Dudley Fisher's Right Around Home (February 5, 1939). To read this strip at the proper resolution, go to Animation Resources.

Dudley Tyng Fisher Jr. (April 27, 1890 – July 10, 1951) was a syndicated newspaper cartoonist, best known for his character Myrtle who was introduced in his Sunday page, Right Around Home, distributed by King Features Syndicate under various titles from 1937 to 1964. Fisher drew Right Around Home until his death on October 6, 1951, after which his assistant, Bob Vittur, managed the strip with assistance from King Features’ bullpen stalwart Stan Randal until its end on May 2, 1965.

==Early life==
Fisher was born in Columbus, Ohio to Dudley T. Fisher Sr. and Marion Garner Fisher and grew up on the city's north side. He was known as Ting by the other children because Dudley was considered too fancy. His first work appeared in the juvenile magazine St. Nicholas. In high school he drew for the school newspaper which was edited by W. M. Kiplinger. As an adult, he studied to be an architect at Ohio State University and was recruited into Sigma Pi fraternity by Kiplinger and Ray Evans. While at OSU, he was an art editor for the MakiO yearbook. At the encouragement of Evans, a cartoonist, he left school after two years to work as a newspaper layout artist at The Columbus Dispatch. He remembered that his first interview with editor Arthur Johnson Sr. was composed of them yelling at each other over the noise of the printing presses.

==Comic strips==

When hired by the Dispatch in 1911, Fisher was a retouch artist under the direction of Evans and Billy Ireland. He later worked side by side with another famous cartoonist, Milton Caniff. He served in an aerial photography unit in 1917 during World War I. Re-joining the Dispatch after the war, he created the two-color daily panel Jolly Jingles (1924–37).

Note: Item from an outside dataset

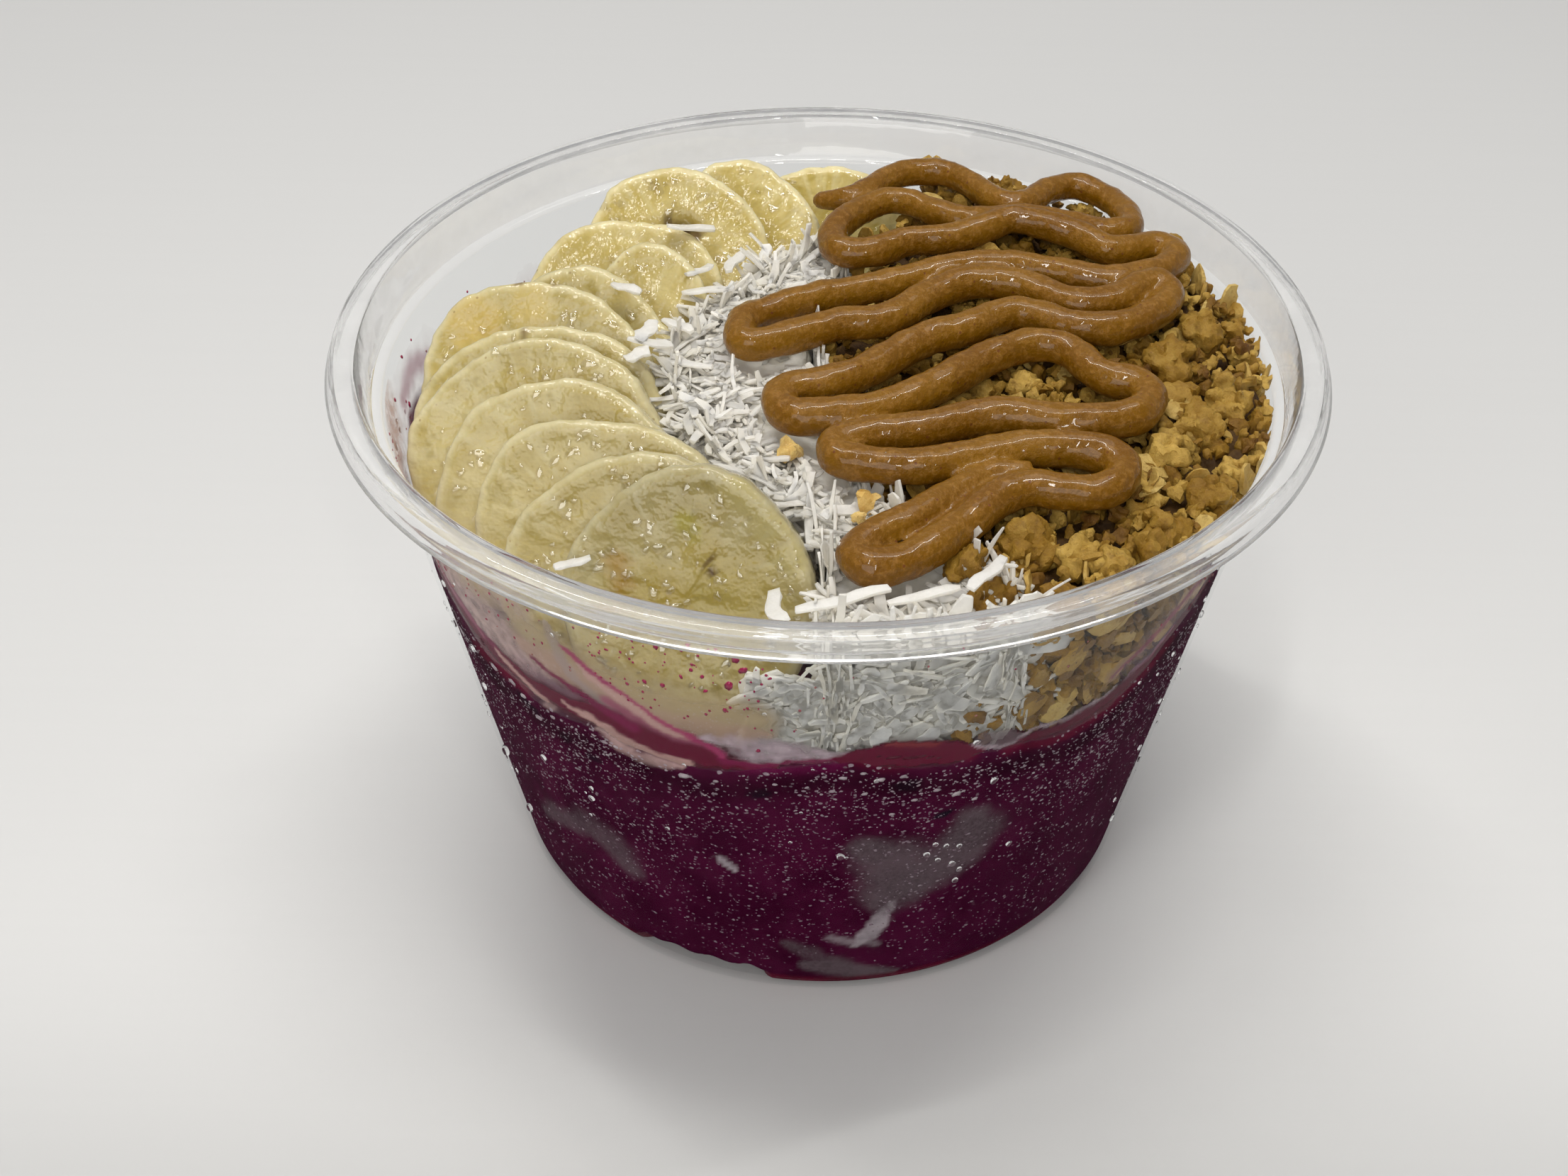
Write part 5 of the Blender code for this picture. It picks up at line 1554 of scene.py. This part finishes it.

In 1937, tired of devising the Jolly Jingles rhymes, he created Right Around Home depicting a suburban family. He immediately attracted attention with the experimental concept of an elevated down-angle view showing numerous characters in a large single panel filling an entire Sunday page. He attributed its success and charm of this page to his stumbling "upon the truth that what readers like most is to read about themselves and the things they all do." He confirmed that the characters were all based on people, and animals, that he knew with Myrtle being based on his daughter's mannerisms.

Five years after its first publication, King Features asked Fisher to do a daily version of Right Around Home in a conventional comic strip format, and Myrtle began in 1942.

==Personal life==
Fisher married Anne Potts on December 31, 1919 and they had a daughter, Marion. In later life, he learned to build and play pipe organs. Friends said he could play very well but he did not think his ability was good enough to play in public

Fisher advised young artists to "put all your energy into what you draw and stop worrying about which pen and paper to use. Make the most of your chances. You' ll never know which were the big chances until long after you try them."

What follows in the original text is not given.